◆ What is asked: In the entries that follow, the first line to write out is the one containing "const wand = new THREE.Group();", and the last is the one containing "soft studio light.". Reproduce that stretch exactly, with nothing before or after it.

Records from a data source
____

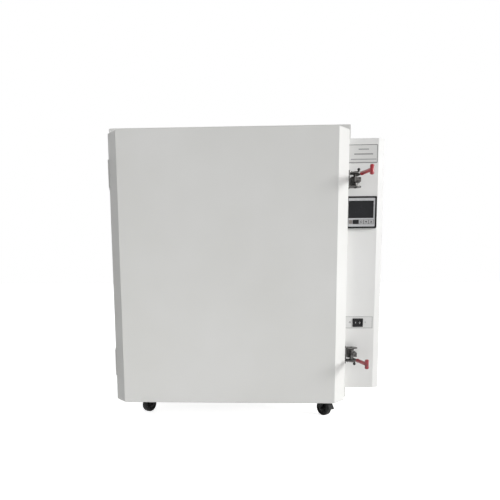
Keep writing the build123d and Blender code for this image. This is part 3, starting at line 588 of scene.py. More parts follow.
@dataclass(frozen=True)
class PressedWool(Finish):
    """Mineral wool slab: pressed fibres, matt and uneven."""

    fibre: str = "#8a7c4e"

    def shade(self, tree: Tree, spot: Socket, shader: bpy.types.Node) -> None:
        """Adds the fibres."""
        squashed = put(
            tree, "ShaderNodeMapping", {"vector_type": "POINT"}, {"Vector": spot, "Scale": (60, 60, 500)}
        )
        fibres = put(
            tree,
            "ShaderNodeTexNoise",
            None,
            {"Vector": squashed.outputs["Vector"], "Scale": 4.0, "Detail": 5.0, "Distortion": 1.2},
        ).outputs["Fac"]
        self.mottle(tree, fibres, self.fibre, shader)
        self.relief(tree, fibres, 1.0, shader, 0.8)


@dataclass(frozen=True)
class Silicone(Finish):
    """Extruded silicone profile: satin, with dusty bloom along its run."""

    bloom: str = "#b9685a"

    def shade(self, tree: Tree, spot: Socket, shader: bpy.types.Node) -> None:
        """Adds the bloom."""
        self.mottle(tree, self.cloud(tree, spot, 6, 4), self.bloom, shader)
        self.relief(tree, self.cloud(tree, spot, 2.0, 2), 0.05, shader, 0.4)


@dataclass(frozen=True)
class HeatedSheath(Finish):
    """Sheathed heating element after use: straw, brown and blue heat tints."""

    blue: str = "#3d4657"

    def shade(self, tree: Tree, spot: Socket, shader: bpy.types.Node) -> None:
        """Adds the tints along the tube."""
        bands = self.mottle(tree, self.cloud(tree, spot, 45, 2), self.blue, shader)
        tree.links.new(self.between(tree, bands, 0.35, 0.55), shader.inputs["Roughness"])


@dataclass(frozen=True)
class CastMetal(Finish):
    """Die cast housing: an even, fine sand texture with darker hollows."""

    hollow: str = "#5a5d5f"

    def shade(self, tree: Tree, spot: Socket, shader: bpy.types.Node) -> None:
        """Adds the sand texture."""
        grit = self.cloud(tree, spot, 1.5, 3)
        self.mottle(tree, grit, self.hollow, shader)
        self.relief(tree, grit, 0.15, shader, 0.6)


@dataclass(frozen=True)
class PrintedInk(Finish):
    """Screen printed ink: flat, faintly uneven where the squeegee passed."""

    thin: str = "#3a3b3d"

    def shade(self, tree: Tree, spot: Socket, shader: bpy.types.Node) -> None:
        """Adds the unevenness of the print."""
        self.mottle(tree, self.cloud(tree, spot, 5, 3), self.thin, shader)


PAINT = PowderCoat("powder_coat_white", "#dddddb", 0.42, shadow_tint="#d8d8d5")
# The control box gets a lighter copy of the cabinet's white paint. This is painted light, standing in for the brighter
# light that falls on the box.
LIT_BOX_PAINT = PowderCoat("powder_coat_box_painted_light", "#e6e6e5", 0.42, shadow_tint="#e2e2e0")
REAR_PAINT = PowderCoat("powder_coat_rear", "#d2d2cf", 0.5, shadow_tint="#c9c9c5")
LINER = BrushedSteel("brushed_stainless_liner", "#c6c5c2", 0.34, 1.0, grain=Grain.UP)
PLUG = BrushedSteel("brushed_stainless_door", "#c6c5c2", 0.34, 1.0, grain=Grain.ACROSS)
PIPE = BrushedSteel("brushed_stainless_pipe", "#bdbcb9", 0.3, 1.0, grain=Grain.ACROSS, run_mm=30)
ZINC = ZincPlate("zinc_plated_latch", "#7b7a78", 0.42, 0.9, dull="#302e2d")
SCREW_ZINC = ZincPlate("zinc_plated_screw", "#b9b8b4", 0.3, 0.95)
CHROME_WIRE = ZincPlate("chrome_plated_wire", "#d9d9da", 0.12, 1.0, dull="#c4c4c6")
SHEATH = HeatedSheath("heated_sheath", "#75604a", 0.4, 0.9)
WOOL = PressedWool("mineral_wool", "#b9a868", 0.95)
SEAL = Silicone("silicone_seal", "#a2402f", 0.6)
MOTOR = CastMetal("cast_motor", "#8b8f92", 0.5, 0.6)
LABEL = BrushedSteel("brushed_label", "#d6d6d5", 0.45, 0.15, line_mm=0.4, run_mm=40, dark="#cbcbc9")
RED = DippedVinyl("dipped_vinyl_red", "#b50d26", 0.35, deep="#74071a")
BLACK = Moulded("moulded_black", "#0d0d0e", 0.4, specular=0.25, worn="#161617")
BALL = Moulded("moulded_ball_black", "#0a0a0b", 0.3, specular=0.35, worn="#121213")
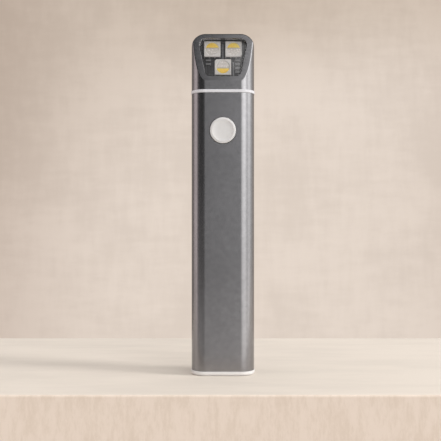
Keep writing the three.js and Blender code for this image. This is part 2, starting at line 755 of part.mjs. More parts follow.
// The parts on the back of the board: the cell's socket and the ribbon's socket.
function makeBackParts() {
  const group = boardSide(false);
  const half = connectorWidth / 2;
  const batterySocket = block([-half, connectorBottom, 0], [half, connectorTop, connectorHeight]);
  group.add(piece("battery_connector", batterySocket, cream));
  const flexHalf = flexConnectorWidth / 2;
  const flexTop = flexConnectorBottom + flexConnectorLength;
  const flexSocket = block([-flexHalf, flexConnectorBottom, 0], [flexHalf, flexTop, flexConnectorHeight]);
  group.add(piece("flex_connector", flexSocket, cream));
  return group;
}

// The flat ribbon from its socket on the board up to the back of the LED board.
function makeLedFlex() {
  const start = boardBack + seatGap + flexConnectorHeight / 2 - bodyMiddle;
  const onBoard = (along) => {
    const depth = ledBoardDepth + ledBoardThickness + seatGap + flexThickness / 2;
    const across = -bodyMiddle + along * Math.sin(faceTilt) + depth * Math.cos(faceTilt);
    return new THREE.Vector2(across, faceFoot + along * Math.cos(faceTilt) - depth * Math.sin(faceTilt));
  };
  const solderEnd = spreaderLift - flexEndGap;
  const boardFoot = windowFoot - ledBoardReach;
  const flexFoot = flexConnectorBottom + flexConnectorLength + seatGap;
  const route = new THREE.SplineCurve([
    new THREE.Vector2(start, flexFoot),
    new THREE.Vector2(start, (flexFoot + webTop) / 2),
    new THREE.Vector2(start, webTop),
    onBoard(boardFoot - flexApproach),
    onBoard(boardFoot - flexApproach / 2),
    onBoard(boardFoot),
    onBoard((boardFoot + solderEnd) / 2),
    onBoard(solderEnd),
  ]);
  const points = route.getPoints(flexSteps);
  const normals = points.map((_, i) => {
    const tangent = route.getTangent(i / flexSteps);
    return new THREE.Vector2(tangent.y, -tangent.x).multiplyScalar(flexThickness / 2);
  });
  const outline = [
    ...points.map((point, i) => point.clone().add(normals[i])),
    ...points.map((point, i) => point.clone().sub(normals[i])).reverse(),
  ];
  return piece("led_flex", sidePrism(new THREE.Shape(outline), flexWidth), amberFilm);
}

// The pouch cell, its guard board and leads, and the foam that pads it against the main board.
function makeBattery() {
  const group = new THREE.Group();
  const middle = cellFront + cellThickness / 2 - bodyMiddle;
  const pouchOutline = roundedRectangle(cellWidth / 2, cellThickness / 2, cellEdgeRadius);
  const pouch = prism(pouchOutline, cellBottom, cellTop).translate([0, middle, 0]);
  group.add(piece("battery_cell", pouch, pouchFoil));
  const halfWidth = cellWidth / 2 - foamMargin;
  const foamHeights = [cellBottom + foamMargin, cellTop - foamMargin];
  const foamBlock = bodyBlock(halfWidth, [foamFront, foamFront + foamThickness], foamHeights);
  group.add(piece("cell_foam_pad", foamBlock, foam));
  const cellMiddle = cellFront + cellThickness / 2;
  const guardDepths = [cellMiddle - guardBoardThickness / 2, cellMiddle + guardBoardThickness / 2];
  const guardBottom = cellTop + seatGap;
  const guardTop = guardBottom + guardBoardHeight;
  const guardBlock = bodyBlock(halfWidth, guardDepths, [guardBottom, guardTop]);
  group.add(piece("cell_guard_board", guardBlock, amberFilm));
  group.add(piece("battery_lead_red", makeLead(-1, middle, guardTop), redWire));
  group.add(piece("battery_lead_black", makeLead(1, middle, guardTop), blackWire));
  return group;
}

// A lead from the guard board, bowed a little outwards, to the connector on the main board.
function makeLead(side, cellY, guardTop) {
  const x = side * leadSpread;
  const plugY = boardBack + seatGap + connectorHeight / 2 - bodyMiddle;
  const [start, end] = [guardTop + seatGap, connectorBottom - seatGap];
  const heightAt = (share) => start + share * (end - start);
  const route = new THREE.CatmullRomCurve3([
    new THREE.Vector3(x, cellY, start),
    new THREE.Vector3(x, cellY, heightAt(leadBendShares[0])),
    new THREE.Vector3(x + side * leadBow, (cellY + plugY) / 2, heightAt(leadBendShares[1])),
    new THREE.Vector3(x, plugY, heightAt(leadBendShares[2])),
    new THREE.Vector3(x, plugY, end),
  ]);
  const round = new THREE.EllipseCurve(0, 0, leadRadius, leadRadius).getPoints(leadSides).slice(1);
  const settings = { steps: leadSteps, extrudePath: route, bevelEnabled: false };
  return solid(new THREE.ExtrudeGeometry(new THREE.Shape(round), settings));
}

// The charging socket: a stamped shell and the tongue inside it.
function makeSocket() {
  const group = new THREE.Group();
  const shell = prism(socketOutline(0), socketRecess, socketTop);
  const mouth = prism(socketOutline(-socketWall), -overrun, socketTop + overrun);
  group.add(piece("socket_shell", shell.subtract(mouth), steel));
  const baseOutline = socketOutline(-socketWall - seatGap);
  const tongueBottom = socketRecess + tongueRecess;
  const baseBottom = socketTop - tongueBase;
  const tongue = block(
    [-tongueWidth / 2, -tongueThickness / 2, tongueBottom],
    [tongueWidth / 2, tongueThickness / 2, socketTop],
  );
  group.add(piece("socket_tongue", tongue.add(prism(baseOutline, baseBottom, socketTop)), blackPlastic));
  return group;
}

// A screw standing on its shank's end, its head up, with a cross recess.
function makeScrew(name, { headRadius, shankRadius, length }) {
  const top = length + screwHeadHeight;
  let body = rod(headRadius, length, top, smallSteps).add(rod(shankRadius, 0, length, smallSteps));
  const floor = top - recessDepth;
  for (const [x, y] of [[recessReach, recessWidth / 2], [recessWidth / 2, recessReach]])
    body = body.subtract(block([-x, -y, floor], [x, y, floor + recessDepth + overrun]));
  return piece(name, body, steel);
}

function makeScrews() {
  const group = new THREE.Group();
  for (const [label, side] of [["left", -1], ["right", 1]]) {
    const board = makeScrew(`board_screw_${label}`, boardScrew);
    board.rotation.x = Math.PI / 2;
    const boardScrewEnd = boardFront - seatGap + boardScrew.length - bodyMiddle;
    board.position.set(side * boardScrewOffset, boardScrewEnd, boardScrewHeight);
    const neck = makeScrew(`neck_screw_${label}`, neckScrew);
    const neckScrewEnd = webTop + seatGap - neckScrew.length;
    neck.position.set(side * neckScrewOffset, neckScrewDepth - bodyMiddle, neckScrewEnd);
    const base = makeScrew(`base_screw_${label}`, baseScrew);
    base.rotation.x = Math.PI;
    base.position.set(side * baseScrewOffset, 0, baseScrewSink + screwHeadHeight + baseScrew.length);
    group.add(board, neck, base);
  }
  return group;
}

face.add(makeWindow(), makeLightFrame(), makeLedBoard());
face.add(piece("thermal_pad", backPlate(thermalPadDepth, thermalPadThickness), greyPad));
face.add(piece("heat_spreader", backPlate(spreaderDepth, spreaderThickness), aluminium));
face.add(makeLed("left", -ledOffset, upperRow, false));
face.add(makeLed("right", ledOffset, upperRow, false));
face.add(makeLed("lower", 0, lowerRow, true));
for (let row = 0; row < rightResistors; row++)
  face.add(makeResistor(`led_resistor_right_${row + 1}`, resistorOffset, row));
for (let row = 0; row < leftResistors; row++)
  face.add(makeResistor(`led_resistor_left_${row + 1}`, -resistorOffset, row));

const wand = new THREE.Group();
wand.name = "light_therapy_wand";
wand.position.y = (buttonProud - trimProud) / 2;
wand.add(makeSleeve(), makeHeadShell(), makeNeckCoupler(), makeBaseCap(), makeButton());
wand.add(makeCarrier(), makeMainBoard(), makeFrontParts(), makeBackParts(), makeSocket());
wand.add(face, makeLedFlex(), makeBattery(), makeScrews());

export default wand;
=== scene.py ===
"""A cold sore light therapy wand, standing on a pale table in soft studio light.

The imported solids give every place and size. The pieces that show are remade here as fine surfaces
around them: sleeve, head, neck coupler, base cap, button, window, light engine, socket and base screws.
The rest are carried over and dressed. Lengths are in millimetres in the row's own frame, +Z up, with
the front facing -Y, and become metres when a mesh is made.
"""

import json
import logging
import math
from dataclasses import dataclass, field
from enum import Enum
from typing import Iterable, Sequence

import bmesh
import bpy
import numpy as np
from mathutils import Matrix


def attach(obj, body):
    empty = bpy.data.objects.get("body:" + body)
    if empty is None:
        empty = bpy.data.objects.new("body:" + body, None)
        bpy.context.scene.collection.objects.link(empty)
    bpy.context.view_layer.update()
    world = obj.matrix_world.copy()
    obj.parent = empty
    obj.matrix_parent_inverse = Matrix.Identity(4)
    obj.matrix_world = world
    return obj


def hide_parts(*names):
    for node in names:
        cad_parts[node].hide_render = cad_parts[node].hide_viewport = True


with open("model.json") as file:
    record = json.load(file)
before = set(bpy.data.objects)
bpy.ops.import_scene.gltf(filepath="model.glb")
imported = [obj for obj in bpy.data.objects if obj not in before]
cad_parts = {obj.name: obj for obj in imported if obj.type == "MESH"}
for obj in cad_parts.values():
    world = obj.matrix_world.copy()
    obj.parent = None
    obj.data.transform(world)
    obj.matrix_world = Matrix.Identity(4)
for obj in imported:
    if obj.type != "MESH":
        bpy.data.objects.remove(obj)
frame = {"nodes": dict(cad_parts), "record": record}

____

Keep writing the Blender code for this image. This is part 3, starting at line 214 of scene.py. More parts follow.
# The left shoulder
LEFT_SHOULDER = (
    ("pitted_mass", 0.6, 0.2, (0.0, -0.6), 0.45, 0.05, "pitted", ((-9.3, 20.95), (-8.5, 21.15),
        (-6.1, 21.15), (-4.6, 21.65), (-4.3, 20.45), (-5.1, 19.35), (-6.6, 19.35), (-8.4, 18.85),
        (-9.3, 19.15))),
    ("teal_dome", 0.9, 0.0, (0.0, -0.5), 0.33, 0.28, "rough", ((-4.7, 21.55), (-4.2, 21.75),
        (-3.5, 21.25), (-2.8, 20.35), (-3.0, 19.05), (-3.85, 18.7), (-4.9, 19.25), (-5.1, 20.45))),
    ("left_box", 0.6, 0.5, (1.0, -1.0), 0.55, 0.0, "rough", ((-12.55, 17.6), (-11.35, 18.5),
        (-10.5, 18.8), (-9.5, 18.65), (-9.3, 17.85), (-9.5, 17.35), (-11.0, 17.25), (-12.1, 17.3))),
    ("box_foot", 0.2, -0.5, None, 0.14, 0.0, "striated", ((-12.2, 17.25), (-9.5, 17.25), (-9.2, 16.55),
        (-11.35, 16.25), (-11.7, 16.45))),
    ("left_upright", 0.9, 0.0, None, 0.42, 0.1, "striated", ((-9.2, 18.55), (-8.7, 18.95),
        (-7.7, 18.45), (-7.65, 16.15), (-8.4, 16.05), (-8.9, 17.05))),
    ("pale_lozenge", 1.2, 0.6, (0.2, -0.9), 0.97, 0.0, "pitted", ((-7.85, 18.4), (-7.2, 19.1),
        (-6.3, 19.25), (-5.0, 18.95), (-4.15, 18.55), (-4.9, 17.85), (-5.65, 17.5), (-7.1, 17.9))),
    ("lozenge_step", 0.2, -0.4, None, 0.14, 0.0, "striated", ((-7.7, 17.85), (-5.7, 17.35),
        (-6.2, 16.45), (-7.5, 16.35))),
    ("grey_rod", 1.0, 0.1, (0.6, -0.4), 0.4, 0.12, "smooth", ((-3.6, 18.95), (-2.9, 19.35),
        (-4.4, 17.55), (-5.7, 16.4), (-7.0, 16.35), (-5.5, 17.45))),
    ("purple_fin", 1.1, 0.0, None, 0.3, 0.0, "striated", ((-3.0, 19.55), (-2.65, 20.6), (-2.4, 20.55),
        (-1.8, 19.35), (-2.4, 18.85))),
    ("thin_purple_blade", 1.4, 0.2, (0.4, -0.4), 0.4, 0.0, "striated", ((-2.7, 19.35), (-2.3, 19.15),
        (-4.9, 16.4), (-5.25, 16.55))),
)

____

◆ Complete output:
const wand = new THREE.Group();
wand.name = "light_therapy_wand";
wand.position.y = (buttonProud - trimProud) / 2;
wand.add(makeSleeve(), makeHeadShell(), makeNeckCoupler(), makeBaseCap(), makeButton());
wand.add(makeCarrier(), makeMainBoard(), makeFrontParts(), makeBackParts(), makeSocket());
wand.add(face, makeLedFlex(), makeBattery(), makeScrews());

export default wand;
=== scene.py ===
"""A cold sore light therapy wand, standing on a pale table in soft studio light.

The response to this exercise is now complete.